==== DATA EXCERPT
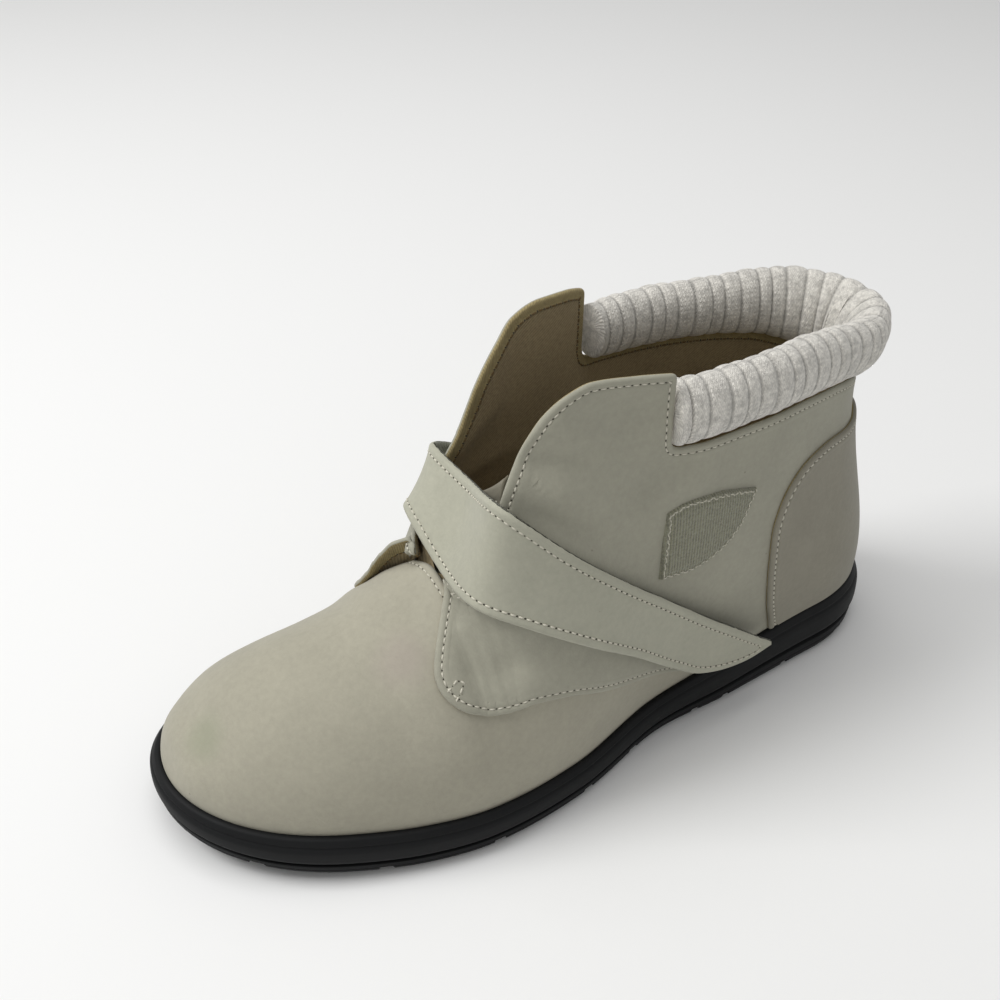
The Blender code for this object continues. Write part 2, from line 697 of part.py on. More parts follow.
def make_outsole(material, parts, cutters):
    """Cup sole: its side profile carried round the outline, a tray for the upper, and lugs
    left between grooves."""
    stations = np.union1d(STATIONS, [LATERAL_NOTCH, MEDIAL_NOTCH])
    rings = []
    for share, steps in SOLE_SIDE:
        def height(s, share=share):
            return sole_bottom(s) + (sole_top(s) - sole_bottom(s)) * share
        rings.append(ring_of(stations, steps * SIDE_STEP, height))
    tray_inset = LIP_WIDTH - CLEARANCE
    rings.append(ring_of(stations, tray_inset, sole_top))
    rings.append(ring_of(stations, tray_inset, tray))
    loop = len(rings[0])
    faces = grid_faces(len(rings), loop, closed=True)
    faces += cap_faces(len(stations), 0)
    faces += cap_faces(len(stations), (len(rings) - 1) * loop)
    sole = make_object("outsole", np.concatenate(rings), faces, material, parts)
    shade(sole, 40)
    for number, station in enumerate(GROOVES):
        bpy.ops.mesh.primitive_cube_add(size=1)
        cutter = bpy.context.object
        cutter.name = f"groove_{number + 1}"
        rise = float(sole_bottom(station + 0.01) - sole_bottom(station - 0.01))
        slope = np.arctan2(-rise, 0.02 * SOLE_LENGTH)
        depth = 4 * GROOVE_DEPTH
        cutter.scale = (1.6 * BALL_WIDTH, GROOVE_WIDTH, depth)
        cutter.rotation_euler = (slope, 0, 0)
        y = (0.5 - station) * SOLE_LENGTH
        z = float(sole_bottom(station)) + GROOVE_DEPTH - depth / 2
        cutter.location = (0, y, z)
        cutter.hide_render = True
        cutter.display_type = "WIRE"
        for owner in cutter.users_collection:
            owner.objects.unlink(cutter)
        cutters.objects.link(cutter)
        cut = sole.modifiers.new(f"Groove {number + 1}", "BOOLEAN")
        cut.operation = "DIFFERENCE"
        cut.solver = "EXACT"
        cut.object = cutter
    return sole


def make_insole(material, parts):
    """Cushioned inner sole lying in the cup inside the upper's wall."""
    stations = end_spaced(25)
    inset = LIP_WIDTH + WALL + 3 * CLEARANCE
    base = ring_of(stations, inset, lambda s: tray(s) + CLEARANCE)
    top = ring_of(stations, inset, lambda s: tray(s) + CLEARANCE + INSOLE_THICKNESS)
    loop = len(base)
    faces = grid_faces(2, loop, closed=True) + cap_faces(25, 0) + cap_faces(25, loop)
    insole = make_object("insole", np.concatenate([base, top]), faces, material, parts)
    shade(insole, 40)
    return insole


def upper_stations():
    """Stations of the upper with closer ones where the notches round into the ears."""
    near = NOTCH_ROUND / SOLE_LENGTH * np.array([1.0, 0.70, 0.40, 0.16, 0.0])
    groups = [notch(side) - near for side in (LATERAL, MEDIAL)]
    return np.unique(np.round(np.concatenate([STATIONS, *groups]), 6))


def make_upper(material, parts, helpers):
    """Hollow lasted upper: vamp and quarters in one wall, open at collar, throat and
    underneath, with the quarters' lobes raised on the vamp."""
    vertices, faces = [], []
    for side in (LATERAL, MEDIAL):
        stations = upper_stations()
        ear = stations[stations > notch(side) - 1e-6]
        seam = seam_share(side, stations)[:, None]
        low = np.tile(LOW_SHARES, (len(stations), 1))
        rise = np.arange(1, SEAM_STEPS + 1) / SEAM_STEPS
        low = np.concatenate([low, LOW_SHARES[-1] + (seam - LOW_SHARES[-1]) * rise], 1)
        body = last(side, stations[:, None] + 0 * low, low)
        skirt = body[:, :1].copy()
        skirt[:, 0, 2] = tray(stations) + CLEARANCE
        base = seam_share(side, ear)[:, None]
        high = base + (1 - base) * np.linspace(0, 1, EAR_STEPS + 1)
        for grid in (np.concatenate([skirt, body], 1), last(side, ear[:, None] + 0 * high, high)):
            first = sum(len(block) for block in vertices)
            quads = grid_faces(*grid.shape[:2], first)
            faces += quads if side == LATERAL else [tuple(reversed(f)) for f in quads]
            vertices.append(grid.reshape(-1, 3))
    upper = make_object("upper", np.concatenate(vertices), faces, material, parts)
    face_away(upper, (0, 0, 1))
    add_wall(upper, WALL, -1)
    shade(upper, 50)
    for side, name in ((LATERAL, "outer_lobe"), (MEDIAL, "inner_lobe")):
        lobe = make_lobe(side, name, material, helpers)
        join = upper.modifiers.new(name, "BOOLEAN")
        join.operation = "UNION"
        join.solver = "EXACT"
        join.object = lobe
    return upper


def make_lobe(side, name, material, helpers):
    """Raised edge of a quarter on the vamp: proud at its edge, sunk into the wall behind."""
    rows = np.asarray(LOBE)
    t = np.linspace(0, 1, 34)
    lift = smooth(t, np.linspace(0, 1, len(rows)), rows[:, 4]).clip(0) * FAR_LOBE_LIFT
    lift = lift * (side == MEDIAL)
    edge_s, edge_v = lobe_line(t, 0)
    back_s, back_v = lobe_line(t, 1)
    outer, inner = [], []
    sunk = 0.15 * WALL
    root = 0.6 * WALL
    for across in (0.0, 0.4, 1.0):
        s = edge_s + (back_s - edge_s) * across
        v = edge_v + (back_v - edge_v) * across
        proud = (OVERLAY + lift) * (1 - across) - sunk * across
        outer.append(on_last(side, s, v, proud))
        inner.append(on_last(side, s, v, lift * (1 - across) - root))
    vertices, faces = closed_sheet(np.stack(outer, 1), np.stack(inner, 1))
    lobe = make_object(name, vertices, faces, material, helpers)
    lobe.hide_render = True
    lobe.display_type = "WIRE"
    return lobe


def make_counter(material, parts):
    """Back panel over the heel, between its front edges on both sides."""
    rows = np.asarray(COUNTER_EDGE)
    shares = rows[0, 0] + (rows[-1, 0] - rows[0, 0]) * np.sin(np.linspace(0, 1, 17) * np.pi / 2)
    reach = steady(shares, rows[:, 0], rows[:, 1])
    across = np.linspace(-1, 1, 25)
    spread = np.sign(across) * np.abs(across) ** 1.7
    s = reach[:, None] * np.abs(spread)
    v = shares[:, None] + 0 * s
    sheets = []
    for off in (SEAT + OVERLAY, SEAT):
        outer_side = on_last(LATERAL, s, v, off + 0 * s)
        inner_side = on_last(MEDIAL, s, v, off + 0 * s)
        sheet = np.where((spread > 0)[None, :, None], outer_side, inner_side)
        middle = (outer_side + inner_side) / 2
        middle[..., 0] = 0
        sheets.append(np.where((spread == 0)[None, :, None], middle, sheet))
    vertices, faces = closed_sheet(*sheets)
    counter = make_object("counter", vertices, faces, material, parts)
    shade(counter, 40)
    return counter


def make_patch(material, parts):
    """Woven loop patch on the outer quarter."""
    rows = np.asarray(PATCH)
    at = np.linspace(0, 1, len(rows))
    t = np.linspace(0, 1, 15)
    s = steady(t, at, rows[:, 0])[:, None]
    low, high = (steady(t, at, rows[:, k])[:, None] * COLLAR_HEIGHT for k in (1, 2))
    z = low + (high - low) * np.linspace(0, 1, 5)
    s = s + 0 * z
    sheets = [wall_point(LATERAL, s, z, off + 0 * z) for off in (SEAT + PATCH_THICKNESS, SEAT)]
    vertices, faces = closed_sheet(*sheets)
    patch = make_object("fastener_patch", vertices, faces, material, parts)
    shade(patch, 40)
    return patch


def make_collar(material, parts):
    """Padded knit roll round the ankle opening."""
    points = 12
    rings = collar_rings(16, points)
    faces = grid_faces(len(rings), points, closed=True)
    faces.append(tuple(range(points)))
    last_ring = (len(rings) - 1) * points
    faces.append(tuple(last_ring + k for k in reversed(range(points))))
    collar = make_object("collar", rings.reshape(-1, 3), faces, material, parts)
    shade(collar, 50)
    return collar


def make_tongue(material, parts):
    """Short tongue in the throat."""
    grid = tongue_grid(12, 9)
    tongue = make_object("tongue", grid.reshape(-1, 3), grid_faces(12, 9), material, parts)
    add_wall(tongue, TONGUE_THICKNESS, 0)
    shade(tongue, 40)
    return tongue


def make_strap(material, parts):
    """Wide strap, its free end hanging over the outer side."""
    grid = strap_grid(42, 5)
    strap = make_object("strap", grid.reshape(-1, 3), grid_faces(42, 5), material, parts)
    face_away(strap, (0.5, -0.5, 1))
    add_wall(strap, STRAP_THICKNESS, 1)
    shade(strap, 40)
    return strap


def main():
    """Empty the scene, then make each piece in its own material."""
    for old in list(bpy.data.objects):
        bpy.data.objects.remove(old)
    parts = bpy.data.collections.new("Winter ankle boot")
    helpers = bpy.data.collections.new("Cutters and joined forms")
    for collection in (parts, helpers):
        bpy.context.scene.collection.children.link(collection)
    rubber = make_material("Black rubber", (0.012, 0.012, 0.014), 0.55)
    nubuck = make_material("Taupe nubuck", (0.36, 0.33, 0.26), 0.75)
    panel = make_material("Taupe back panel", (0.34, 0.31, 0.25), 0.75)
    strap_skin = make_material("Taupe strap", (0.38, 0.35, 0.28), 0.75)
    knit = make_material("Heather rib knit", (0.62, 0.60, 0.56), 0.95)
    loops = make_material("Woven loop tape", (0.33, 0.31, 0.25), 0.95)
    lining = make_material("Beige lining", (0.35, 0.29, 0.20), 0.90)
    tongue_skin = make_material("Taupe tongue", (0.30, 0.28, 0.22), 0.80)
    make_outsole(rubber, parts, helpers)
    make_insole(lining, parts)
    make_upper(nubuck, parts, helpers)
    make_tongue(tongue_skin, parts)
    make_counter(panel, parts)
    make_collar(knit, parts)
    make_patch(loops, parts)
    make_strap(strap_skin, parts)


main()
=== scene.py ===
from functools import partial

import bpy
import bmesh
import numpy as np
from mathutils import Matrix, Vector


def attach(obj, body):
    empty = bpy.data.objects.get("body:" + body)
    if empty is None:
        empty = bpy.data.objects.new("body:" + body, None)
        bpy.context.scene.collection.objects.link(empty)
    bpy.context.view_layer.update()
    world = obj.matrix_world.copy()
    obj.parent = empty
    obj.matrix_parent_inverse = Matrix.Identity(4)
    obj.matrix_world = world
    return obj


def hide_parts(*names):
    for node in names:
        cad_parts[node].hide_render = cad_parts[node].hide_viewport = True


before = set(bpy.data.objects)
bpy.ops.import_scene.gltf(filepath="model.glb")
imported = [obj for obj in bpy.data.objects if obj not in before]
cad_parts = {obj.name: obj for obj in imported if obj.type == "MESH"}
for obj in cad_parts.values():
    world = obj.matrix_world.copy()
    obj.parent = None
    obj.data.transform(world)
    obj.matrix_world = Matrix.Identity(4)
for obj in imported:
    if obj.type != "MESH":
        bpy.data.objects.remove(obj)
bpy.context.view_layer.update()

bl_info = {
    "name": "Winter ankle boot",
    "version": (1, 0, 0),
    "blender": (4, 5, 0),
    "location": "3D View > Sidebar > Boot",
    "description": "Dresses the solids of a left winter ankle boot in nubuck, knit and rubber",
    "category": "Mesh",
}

# Sole
SOLE_LENGTH = 0.276
BALL_WIDTH = 0.100
HEEL_WIDTH = 0.070
SOLE_HEEL_HEIGHT = 0.0227
SOLE_FORE_HEIGHT = 0.0144
TOE_SPRING = 0.0073
HEEL_SPRING = 0.0020
ARCH_RISE = 0.0010
SIDE_STEP = 0.0016
LIP_WIDTH = 0.0042
LIP_DEPTH = 0.0030
GROOVE_WIDTH = 0.0042
GROOVE_DEPTH = 0.0026
INSOLE_THICKNESS = 0.0040

# Upper
WALL = 0.0020
COLLAR_HEIGHT = 0.122
EAR_HEIGHT = 0.1495
INSTEP_HEIGHT = 0.0785
ANKLE_WIDTH = 0.074
SIDE_BULGE = 0.0065
HEEL_LEAN = 0.0120
OVERLAY = 0.0013
TONGUE_WIDTH = 0.034

# Collar, tongue, strap, patch
ROLL_THICKNESS = 0.0145
ROLL_HEIGHT = 0.0220
TONGUE_THICKNESS = 0.0026
STRAP_WIDTH = 0.035
STRAP_THICKNESS = 0.0024
STRAP_SLACK = 0.0020
STRAP_CROWN = 0.05
PATCH_THICKNESS = 0.0012
CLEARANCE = 0.0003
SEAT = 0.00060

LATERAL = 1
MEDIAL = -1

# Sole outline. Columns: station, share of half the heel width, share of half the ball width,
# sideways shift of the centre as a share of half the ball width.
OUTLINE = [
    (0.00, 0.96, 0.000, 0.00),
    (0.15, 1.00, 0.000, 0.00),
    (0.30, 0.60, 0.310, 0.02),
    (0.42, 0.30, 0.510, 0.06),
    (0.56, 0.00, 0.920, 0.05),
    (0.68, 0.00, 1.000, 0.01),
    (0.84, 0.00, 0.925, -0.11),
    (1.00, 0.00, 0.960, -0.30),
]

# Top edge of the sole. Columns: station, shares of heel height, fore height and toe spring.
SOLE_EDGE = [
    (0.00, 1.00, 0.00, 0.00),
    (0.20, 0.98, 0.00, 0.00),
    (0.42, 0.12, 0.90, 0.00),
    (0.65, 0.00, 1.00, 0.00),
    (0.90, 0.00, 1.00, 0.44),
    (1.00, 0.00, 0.90, 1.00),
]

# Side of the sole from the floor up. Columns: share of the height, inset in side steps.
SOLE_SIDE = [
    (0.00, 1.30),
    (0.07, 0.75),
    (0.29, 0.40),
    (0.32, 1.25),
    (0.37, 1.25),
    (0.41, 0.30),
    (0.56, 0.00),
    (0.72, 0.10),
    (0.84, 0.55),
    (1.00, 1.50),
]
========
▶ [DO THIS] Above are some lines. Repeat exactly, and only, those from the line that has "make_outsole(rubber, parts, helpers)" through the line that has "INSOLE_THICKNESS = 0.0040".

▶ [RESULT OF THE EXERCISE]
    make_outsole(rubber, parts, helpers)
    make_insole(lining, parts)
    make_upper(nubuck, parts, helpers)
    make_tongue(tongue_skin, parts)
    make_counter(panel, parts)
    make_collar(knit, parts)
    make_patch(loops, parts)
    make_strap(strap_skin, parts)


main()
=== scene.py ===
from functools import partial

import bpy
import bmesh
import numpy as np
from mathutils import Matrix, Vector


def attach(obj, body):
    empty = bpy.data.objects.get("body:" + body)
    if empty is None:
        empty = bpy.data.objects.new("body:" + body, None)
        bpy.context.scene.collection.objects.link(empty)
    bpy.context.view_layer.update()
    world = obj.matrix_world.copy()
    obj.parent = empty
    obj.matrix_parent_inverse = Matrix.Identity(4)
    obj.matrix_world = world
    return obj


def hide_parts(*names):
    for node in names:
        cad_parts[node].hide_render = cad_parts[node].hide_viewport = True


before = set(bpy.data.objects)
bpy.ops.import_scene.gltf(filepath="model.glb")
imported = [obj for obj in bpy.data.objects if obj not in before]
cad_parts = {obj.name: obj for obj in imported if obj.type == "MESH"}
for obj in cad_parts.values():
    world = obj.matrix_world.copy()
    obj.parent = None
    obj.data.transform(world)
    obj.matrix_world = Matrix.Identity(4)
for obj in imported:
    if obj.type != "MESH":
        bpy.data.objects.remove(obj)
bpy.context.view_layer.update()

bl_info = {
    "name": "Winter ankle boot",
    "version": (1, 0, 0),
    "blender": (4, 5, 0),
    "location": "3D View > Sidebar > Boot",
    "description": "Dresses the solids of a left winter ankle boot in nubuck, knit and rubber",
    "category": "Mesh",
}

# Sole
SOLE_LENGTH = 0.276
BALL_WIDTH = 0.100
HEEL_WIDTH = 0.070
SOLE_HEEL_HEIGHT = 0.0227
SOLE_FORE_HEIGHT = 0.0144
TOE_SPRING = 0.0073
HEEL_SPRING = 0.0020
ARCH_RISE = 0.0010
SIDE_STEP = 0.0016
LIP_WIDTH = 0.0042
LIP_DEPTH = 0.0030
GROOVE_WIDTH = 0.0042
GROOVE_DEPTH = 0.0026
INSOLE_THICKNESS = 0.0040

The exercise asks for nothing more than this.